(begin)

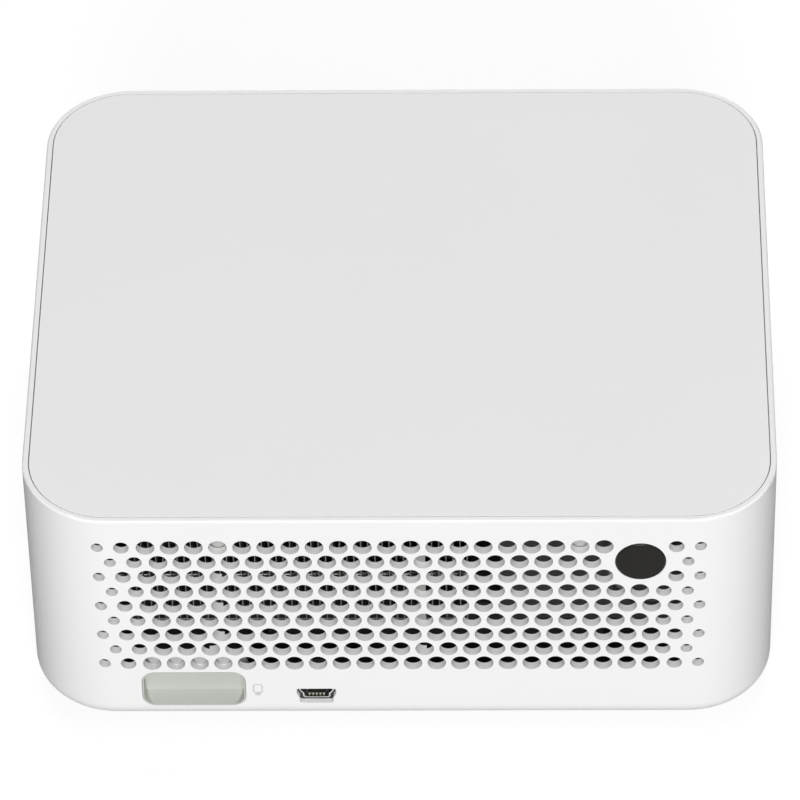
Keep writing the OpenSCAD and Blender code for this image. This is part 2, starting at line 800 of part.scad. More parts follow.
// dished cone with its voice coil
module speaker_cone() {
  color([0.2, 0.2, 0.21])
    translate([driver_x, back + 10.5, driver_z]) rotate([-90, 0, 0])
      difference() {
        union() {
          translate([0, 0, 1]) cylinder(r1 = 8.5, r2 = 4, h = 3.6);
          translate([0, 0, 4]) cylinder(r = 4, h = 7);
        }
        translate([0, 0, 0.9]) cylinder(r1 = 8.3, r2 = 3.5, h = 3.4);
        translate([0, 0, 5.2]) cylinder(r = 3.6, h = 7);
      }
}

board_spots = [[board_x0 + 6, board_y0 + 5], [board_x0 + 6, board_y1 - 6],
               [board_x0 + 38, board_y0 + 5], [board_x0 + 38, board_y1 - 6]];

module main_board() {
  color([0.1, 0.32, 0.16])
    difference() {
      block(board_x0, board_x1, board_y0, board_y1, board_z, board_top);
      for (p = board_spots) rod_z(p[0], p[1], 1.15, board_z - 1, board_top + 1);
    }
}

// chips, chokes and capacitors soldered to the main board
module board_parts() {
  color([0.12, 0.12, 0.13]) translate([board_x0, board_y0, board_top]) {
    block(16, 32, 21, 37, 0, 2.2);
    block(10, 20, 45, 57, 0, 1.4);
    block(24, 36, 47, 55, 0, 1.4);
    for (x = [10, 20, 30]) rod_z(x, board_y1 - board_y0 - 16, 3.4, 0, 11);
    for (y = [13, 25]) block(6, 12, y, y + 6, 0, 4);
  }
}

module board_spacers() {
  color([0.75, 0.75, 0.76])
    difference() {
      for (p = board_spots) rod_z(p[0], p[1], 2.6, cover_top, board_z);
      for (p = board_spots) rod_z(p[0], p[1], 1.05, cover_top - 1, board_z + 1);
    }
}

module board_screws() {
  color([0.6, 0.6, 0.62])
    for (p = board_spots) {
      rod_z(p[0], p[1], 2.2, board_top, board_top + 1.4);
      rod_z(p[0], p[1], 1, cover_top + 0.4, board_top + 0.5);
    }
}

// round inlet for the mains adapter's plug
module power_inlet() {
  color([0.08, 0.08, 0.08]) {
    difference() {
      union() {
        block(io_x - 12, io_x - 0.2, inlet_y - 4.5, inlet_y + 4.5, board_top, board_top + 9);
        rod_x(inlet_y, board_top + 4.5, 3.4, io_x - 1, io_x + 1.6);
      }
      rod_x(inlet_y, board_top + 4.5, 2.8, io_x - 10, body_w/2 + 1);
    }
    rod_x(inlet_y, board_top + 4.5, 1, io_x - 10.5, io_x + 0.6);
  }
}

module video_socket() {
  color([0.72, 0.72, 0.74]) {
    difference() {
      block(io_x - 11, io_x + 1.4, video_y - 7.5, video_y + 7.5, board_top, board_top + 5.9);
      block(io_x - 10, io_x + 3, video_y - 7.1, video_y + 7.1, board_top + 0.4, board_top + 5.5);
    }
    block(io_x - 10.5, io_x + 0.4, video_y - 6, video_y + 6, board_top + 2.3, board_top + 3.3);
  }
}

module memory_socket() {
  color([0.74, 0.74, 0.76]) {
    difference() {
      block(io_x - 13, io_x + 1.4, memory_y - 6.8, memory_y + 6.8, board_top, board_top + 7.1);
      block(io_x - 12, io_x + 3, memory_y - 6.3, memory_y + 6.3, board_top + 0.5, board_top + 6.6);
    }
    block(io_x - 12.5, io_x - 0.6, memory_y - 5.6, memory_y + 5.6, board_top + 5.1, board_top + 6.4);
  }
}

// board behind the two keys, with a switch for each
module key_board() {
  color([0.1, 0.3, 0.15]) {
    block(power_x - 8, eject_x + 6, in_front - 7, in_front - 5.6, cover_top, key_z + 6);
    for (x = [power_x, eject_x]) block(x - 3, x + 3, in_front - 6, in_front - 3.4, key_z - 3, key_z + 3);
  }
}

module key_cap(x) {
  rod_y(x, key_z, key_r, in_front - 1, front - 0.3);
  rod_y(x, key_z, key_r + 1, in_front - 1.2, in_front - 0.15);
  rod_y(x, key_z, 1.2, in_front - 2.5, in_front - 1);
}

module power_key() {
  color([0.85, 0.85, 0.85])
    difference() {
      key_cap(power_x);
      rod_y(power_x, key_z, 0.7, front - 0.8, front + 1);
    }
}

module eject_key() {
  color([0.85, 0.85, 0.85])
    difference() {
      key_cap(eject_x);
      block(eject_x - 1.3, eject_x + 1.3, front - 0.7, front + 1, key_z - 1.3, key_z - 0.8);
      stand_y(eject_x, key_z, front - 0.7, front + 1) polygon([[-1.3, -0.2], [1.3, -0.2], [0, 1.4]]);
    }
}

// drive tray: a shallow disc cavity over a deeper tub for the mechanism
module drive_case() {
  x = slot_half + 1.2;
  color([0.12, 0.12, 0.13])
    difference() {
      union() {
        block(-x, x, back + 14.2, in_front - 0.4, deck_z, cover_z);
        block(-30, 45, back + 15.4, disc_y + 13.5, tub_z, deck_z + 0.5);
        for (x = [-59, 55.6])
          block(x, x + 3.4, roller_y - 3, roller_y + 3, deck_z - 4.5, deck_z + 0.5);
      }
      block(-slot_half, slot_half, back + 15.6, front, disc_z, cover_z + 1);
      difference() {
        block(-28.8, 43.8, back + 16.6, disc_y + 12.3, tub_z + 1.2, deck_z);
        for (x = [-20, 24]) for (y = [back + 21, disc_y + 7.5]) rod_z(x, y, 1.8, tub_z, tub_z + 2.2);
      }
      rod_z(0, disc_y, 12.5, deck_z - 1, disc_z + 1);
      block(-25, 27, back + 16.6, disc_y - 8.5, deck_z - 1, disc_z + 1);
      block(-55.4, 55.4, roller_y - 2.8, roller_y + 2.8, deck_z - 1, disc_z + 1);
      rod_x(roller_y, deck_z - 1.75, 1.05, -60, 60);
    }
}

module drive_cover() {
  color([0.12, 0.12, 0.13])
    block(-slot_half - 1.2, slot_half + 1.2, back + 14.2, in_front - 0.4, cover_z, cover_top);
}

// frame that lifts the hub and the laser up to a loaded disc
module traverse_frame() {
  z = deck_z - 8.7;
  color([0.6, 0.61, 0.63]) {
    difference() {
      block(-23, 27, back + 17, disc_y + 10.5, z, z + 1);
      block(-13.5, 13.5, back + 21, disc_y - 13.5, z - 1, z + 2);
    }
    difference() {
      for (y = [back + 17, disc_y - 11]) block(-18, 25, y, y + 1.2, z + 0.5, z + 7);
      rod_y(20, z + 3.6, 1.26, back + 16, disc_y - 6);
    }
  }
}

module spindle_motor() {
  z = deck_z - 7.7;
  color([0.5, 0.5, 0.52]) {
    rod_z(0, disc_y, 8, z, z + 2);
    rod_z(0, disc_y, 1, z + 1, z + 5.8);
  }
}

// hub that grips the disc's middle hole
module disc_hub() {
  z = deck_z - 7.7;
  color([0.2, 0.2, 0.22])
    difference() {
      union() {
        rod_z(0, disc_y, 9.4, z + 2.4, z + 6.4);
        rod_z(0, disc_y, 7.3, z + 6, z + 8.3);
      }
      rod_z(0, disc_y, 1.05, z, z + 6);
      for (a = [0:120:240])
        translate([0, disc_y, 0]) rotate([0, 0, a]) block(5.6, 8, -0.8, 0.8, z + 7, z + 9);
    }
}

// carriage that takes the laser's lens across the disc
module laser_sled() {
  z = deck_z - 8.7;
  color([0.42, 0.42, 0.44]) {
    difference() {
      union() {
        block(-17, 17, disc_y - 28, disc_y - 19.5, z + 2.4, z + 8);
        block(10, 23, disc_y - 27, disc_y - 21, z + 1.6, z + 6);
      }
      for (s = [-1, 1]) rod_y(s*15, z + 5, 1.06, disc_y - 30, disc_y - 15);
      rod_y(20, z + 3.6, 1.26, disc_y - 30, disc_y - 15);
    }
    rod_z(0, disc_y - 23.75, 2.8, z + 7.5, z + 9);
  }
}

module slide_rails() {
  color([0.75, 0.75, 0.77])
    for (s = [-1, 1]) rod_y(s*15, deck_z - 3.7, 1, back + 18.2, disc_y - 11);
}

module lead_screw() {
  color([0.7, 0.7, 0.72]) {
    rod_y(20, deck_z - 5.1, 1.2, back + 17.2, disc_y - 9.9);
    rod_y(20, deck_z - 5.1, 1.7, disc_y - 12.7, disc_y - 11.3);
  }
}

module sled_motor() {
  color([0.55, 0.55, 0.57]) {
    rod_y(20, deck_z - 5.1, 2.55, disc_y - 9.8, disc_y + 1.5);
    block(17.6, 22.4, disc_y - 8.5, disc_y + 0.5, deck_z - 7.7, deck_z - 5);
  }
}

// rubber roller that draws a disc in behind the slot
module feed_roller() {
  color([0.1, 0.1, 0.1]) {
    rod_x(roller_y, deck_z - 1.75, 2.4, -54.5, 54.5);
    rod_x(roller_y, deck_z - 1.75, 1, -58.8, 58.8);
  }
}

module drive_ribbon() {
  side = slot_half + 3.2;
  thick = 0.3;
  color([0.85, 0.85, 0.82]) {
    block(45, side + thick, 0, 12, deck_z - 8, deck_z - 8 + thick);
    block(side, side + thick, 0, 12, deck_z - 8, board_z);
    block(side - 8, side + thick, 0, 12, board_z - thick, board_z);
  }
}

housing_shell();
top_plate();
base_plate();
rubber_feet();
base_screws();
tripod_bush();
tilt_stand();
stand_pin();
remote_window();
remote_board();
inner_frame();
grille_strip();
wireless_stick();
stick_plug();
stick_bay();
stick_socket();
service_port();
port_tongue();
port_board();
heatsink_fins();
heat_pipes();
left_fan_frame();
right_fan_frame();
left_fan_rotor();
right_fan_rotor();
engine_housing();
engine_cover();
lamp_modules();
chip_board();
prism_block();
lens_barrel();
focus_ring();
lens_cell();
lens_glass();
lens_bezel();
speaker_box();
speaker_frame();
speaker_magnet();
speaker_cone();
main_board();
board_parts();
board_spacers();
board_screws();
power_inlet();
video_socket();
memory_socket();
key_board();
power_key();
eject_key();
drive_case();
drive_cover();
traverse_frame();
spindle_motor();
disc_hub();
laser_sled();
slide_rails();
lead_screw();
sled_motor();
feed_roller();
drive_ribbon();
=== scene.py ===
# %% [markdown]
# A compact white projector, dressed for its portrait
#
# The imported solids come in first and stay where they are: they are the real sizes, in metres.
# This file gives them light, a camera and finishes, and adds the few small shapes that the
# solids leave out. Those are placed from the solids' own boxes, so nothing has to be fitted.

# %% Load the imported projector
import json
import math

import bpy
from mathutils import Matrix, Vector


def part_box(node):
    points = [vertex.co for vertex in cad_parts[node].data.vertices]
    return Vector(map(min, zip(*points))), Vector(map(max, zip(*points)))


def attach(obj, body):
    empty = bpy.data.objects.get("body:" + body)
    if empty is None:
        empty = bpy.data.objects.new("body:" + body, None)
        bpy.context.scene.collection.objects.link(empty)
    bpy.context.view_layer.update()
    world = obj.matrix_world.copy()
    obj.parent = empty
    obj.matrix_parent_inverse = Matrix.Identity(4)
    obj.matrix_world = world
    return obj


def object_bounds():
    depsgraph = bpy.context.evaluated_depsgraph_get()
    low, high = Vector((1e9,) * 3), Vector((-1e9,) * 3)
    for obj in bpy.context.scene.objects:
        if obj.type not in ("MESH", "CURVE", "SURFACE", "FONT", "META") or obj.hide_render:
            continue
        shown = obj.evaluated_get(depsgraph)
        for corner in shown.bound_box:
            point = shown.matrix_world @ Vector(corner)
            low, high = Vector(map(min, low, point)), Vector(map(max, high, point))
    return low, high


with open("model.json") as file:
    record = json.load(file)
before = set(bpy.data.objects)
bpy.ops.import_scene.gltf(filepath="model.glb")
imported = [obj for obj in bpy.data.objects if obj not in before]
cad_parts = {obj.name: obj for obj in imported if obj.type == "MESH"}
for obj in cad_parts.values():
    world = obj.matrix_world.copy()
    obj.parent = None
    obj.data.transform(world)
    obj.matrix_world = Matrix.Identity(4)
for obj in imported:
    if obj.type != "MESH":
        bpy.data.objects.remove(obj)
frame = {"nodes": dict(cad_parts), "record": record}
cad_box = [list(corner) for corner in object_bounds()]
nodes = frame["nodes"]
bpy.ops.object.select_all(action="DESELECT")
MM = 0.001
TOP = cad_box[1][2]


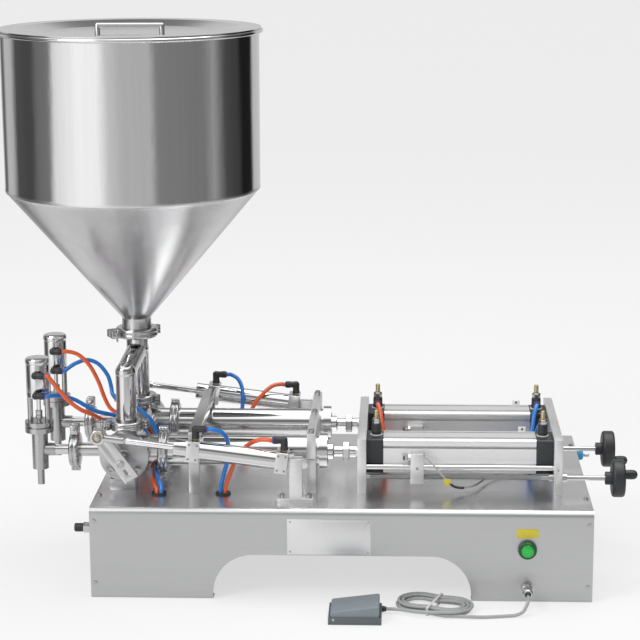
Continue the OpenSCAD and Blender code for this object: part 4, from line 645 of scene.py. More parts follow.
deburred("valve_cover_parts", "valve_covers", 0.8, cover_finish.material, "machine", "satin_steel")
lever_bright = polished("lever_bright", 0.60, 0.2, (600, 600, 600), 0.04)
LEVER_Y, LEVER_REST, VANE_ANGLE = -98.5, math.radians(126), math.radians(48)
ROTOR_R, VANE_CHORD, LEVER_EYE_R = 24.95, 15, 4.9
for row, mirror in MIRRORED:
    body = f"{row}_valve"
    shaft = mirror @ at(VALVE_X, -LINE_Y, AXIS_Z)
    spin = shaft @ Matrix.Rotation(-LEVER_REST, 4, "Y")
    flat = spin @ aimed((0, 0, 0), (0, 1, 0))
    vane = shaft @ Matrix.Rotation(-LEVER_REST - VANE_ANGLE, 4, "Y")
    rotor = spun([(LEVER_Y + 2, 0), (LEVER_Y + 2, 7.9), (-40.7, 8), (-40.7, ROTOR_R), (-32.7, ROTOR_R),
                  (-32.7, 0)], flat, 40, 0.3)
    add_turned(rotor, disc(30.7, 38.7, ROTOR_R), flat, 40, 0.3)
    chord = math.degrees(math.acos(VANE_CHORD/ROTOR_R))
    add_plate(rotor, [loop((0, 0, ROTOR_R, -90 - chord, chord - 90))], -33, 31,
              vane @ aimed((0, 0, 0), (0, 1, 0)))
    build(f"{row}_rotor", rotor, body, satin, "satin_steel", f"{row}_valve_rotor")
    lever = bmesh.new()
    outline = loop((-33, -11, 3, -180, -90), (66, 0, 14, -90, 90), (-33, 11, 3, 90, 180))
    slot = loop((-13.5, 0, 2.5, -90, 90), (-20.5, 0, 2.5, 90, 270))
    eye = loop((66, 0, LEVER_EYE_R, 0, 350))
    as_face = [[(-u, v) for u, v in line] for line in (outline, slot, eye)]
    add_plate(lever, as_face, LEVER_Y, LEVER_Y + 6, flat, 0.6)
    add_turned(lever, [(LEVER_Y + 0.2, 0), (LEVER_Y - 0.8, 9.5), (LEVER_Y, 9.5)], flat, 40, 0.1)
    build(f"{row}_lever", lever, body, lever_bright, "polished_steel")
    nut = spun([(LEVER_Y, 0), (LEVER_Y, 7.5), (LEVER_Y - 3.4, 7.5), (LEVER_Y - 4, 6.6), (LEVER_Y - 4, 3.4),
                (LEVER_Y - 3, 2.6), (LEVER_Y - 3, 0)], flat, 6, 0.2)
    build(f"{row}_lever_nut", nut, body, screw_steel, "screw_steel")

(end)

■ **EXERCISE DIRECTIONS**
Copy out each line of the data where the string "Blender" appears.

■ **COMPLETED EXERCISE**
Keep writing the OpenSCAD and Blender code for this image. This is part 2, starting at line 800 of part.scad. More parts follow.
Continue the OpenSCAD and Blender code for this object: part 4, from line 645 of scene.py. More parts follow.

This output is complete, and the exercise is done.